▸ **Short task**
Transcribe the listing below from its opening line up to and including the line that contains "FRONT_Y = WALL_Y - BODY_DEPTH"; reproduce nothing else.

▸ **Information supplied**
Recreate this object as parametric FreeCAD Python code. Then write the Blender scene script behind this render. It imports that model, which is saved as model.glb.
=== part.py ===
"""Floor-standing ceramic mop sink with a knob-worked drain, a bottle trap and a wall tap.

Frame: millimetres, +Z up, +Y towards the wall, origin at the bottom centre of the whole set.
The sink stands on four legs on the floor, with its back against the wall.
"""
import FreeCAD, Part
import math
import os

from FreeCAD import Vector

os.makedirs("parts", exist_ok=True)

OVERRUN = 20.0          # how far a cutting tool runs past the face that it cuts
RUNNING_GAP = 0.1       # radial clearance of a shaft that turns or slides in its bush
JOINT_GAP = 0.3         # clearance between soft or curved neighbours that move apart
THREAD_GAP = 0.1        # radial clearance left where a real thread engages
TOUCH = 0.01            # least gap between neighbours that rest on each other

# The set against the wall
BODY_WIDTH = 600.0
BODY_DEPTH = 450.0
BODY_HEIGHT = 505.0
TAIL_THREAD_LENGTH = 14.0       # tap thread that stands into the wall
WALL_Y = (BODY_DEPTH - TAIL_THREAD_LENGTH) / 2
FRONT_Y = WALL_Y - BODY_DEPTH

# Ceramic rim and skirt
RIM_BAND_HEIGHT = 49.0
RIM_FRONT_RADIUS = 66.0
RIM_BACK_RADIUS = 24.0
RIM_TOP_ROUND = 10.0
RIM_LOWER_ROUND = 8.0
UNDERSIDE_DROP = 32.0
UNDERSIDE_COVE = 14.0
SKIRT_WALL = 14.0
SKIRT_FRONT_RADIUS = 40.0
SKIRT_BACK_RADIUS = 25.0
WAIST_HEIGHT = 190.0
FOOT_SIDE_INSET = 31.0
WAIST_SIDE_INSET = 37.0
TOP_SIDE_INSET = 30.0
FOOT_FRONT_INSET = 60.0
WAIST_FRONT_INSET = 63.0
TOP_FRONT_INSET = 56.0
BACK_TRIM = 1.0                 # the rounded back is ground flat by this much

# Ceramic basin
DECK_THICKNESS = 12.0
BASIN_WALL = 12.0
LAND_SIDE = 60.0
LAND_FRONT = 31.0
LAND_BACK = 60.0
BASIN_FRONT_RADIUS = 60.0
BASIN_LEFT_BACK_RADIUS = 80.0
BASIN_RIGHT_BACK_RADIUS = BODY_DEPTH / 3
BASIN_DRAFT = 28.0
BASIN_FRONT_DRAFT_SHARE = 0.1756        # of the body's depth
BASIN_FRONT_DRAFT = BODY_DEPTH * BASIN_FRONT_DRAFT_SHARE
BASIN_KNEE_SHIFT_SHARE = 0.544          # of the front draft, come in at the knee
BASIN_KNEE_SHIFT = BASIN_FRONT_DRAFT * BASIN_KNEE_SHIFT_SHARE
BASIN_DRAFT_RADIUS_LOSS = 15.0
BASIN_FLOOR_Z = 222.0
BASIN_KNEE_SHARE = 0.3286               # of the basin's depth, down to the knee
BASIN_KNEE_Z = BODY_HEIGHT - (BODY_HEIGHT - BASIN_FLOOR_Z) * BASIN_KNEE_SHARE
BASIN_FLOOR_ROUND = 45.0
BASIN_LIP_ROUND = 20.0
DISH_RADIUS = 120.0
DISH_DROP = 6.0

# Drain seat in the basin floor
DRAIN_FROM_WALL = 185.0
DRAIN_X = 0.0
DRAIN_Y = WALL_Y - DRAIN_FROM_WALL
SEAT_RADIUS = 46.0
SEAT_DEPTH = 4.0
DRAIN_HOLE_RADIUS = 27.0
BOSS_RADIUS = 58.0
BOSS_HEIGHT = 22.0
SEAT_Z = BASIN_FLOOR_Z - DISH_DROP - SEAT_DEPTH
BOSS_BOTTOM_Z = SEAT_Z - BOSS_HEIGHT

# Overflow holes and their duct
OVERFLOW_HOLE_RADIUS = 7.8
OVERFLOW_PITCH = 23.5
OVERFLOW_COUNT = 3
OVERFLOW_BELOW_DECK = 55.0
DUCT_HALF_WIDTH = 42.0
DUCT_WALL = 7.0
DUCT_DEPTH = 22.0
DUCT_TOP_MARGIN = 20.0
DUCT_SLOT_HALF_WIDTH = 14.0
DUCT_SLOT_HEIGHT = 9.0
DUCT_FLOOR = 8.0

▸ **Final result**
Recreate this object as parametric FreeCAD Python code. Then write the Blender scene script behind this render. It imports that model, which is saved as model.glb.
=== part.py ===
"""Floor-standing ceramic mop sink with a knob-worked drain, a bottle trap and a wall tap.

Frame: millimetres, +Z up, +Y towards the wall, origin at the bottom centre of the whole set.
The sink stands on four legs on the floor, with its back against the wall.
"""
import FreeCAD, Part
import math
import os

from FreeCAD import Vector

os.makedirs("parts", exist_ok=True)

OVERRUN = 20.0          # how far a cutting tool runs past the face that it cuts
RUNNING_GAP = 0.1       # radial clearance of a shaft that turns or slides in its bush
JOINT_GAP = 0.3         # clearance between soft or curved neighbours that move apart
THREAD_GAP = 0.1        # radial clearance left where a real thread engages
TOUCH = 0.01            # least gap between neighbours that rest on each other

# The set against the wall
BODY_WIDTH = 600.0
BODY_DEPTH = 450.0
BODY_HEIGHT = 505.0
TAIL_THREAD_LENGTH = 14.0       # tap thread that stands into the wall
WALL_Y = (BODY_DEPTH - TAIL_THREAD_LENGTH) / 2
FRONT_Y = WALL_Y - BODY_DEPTH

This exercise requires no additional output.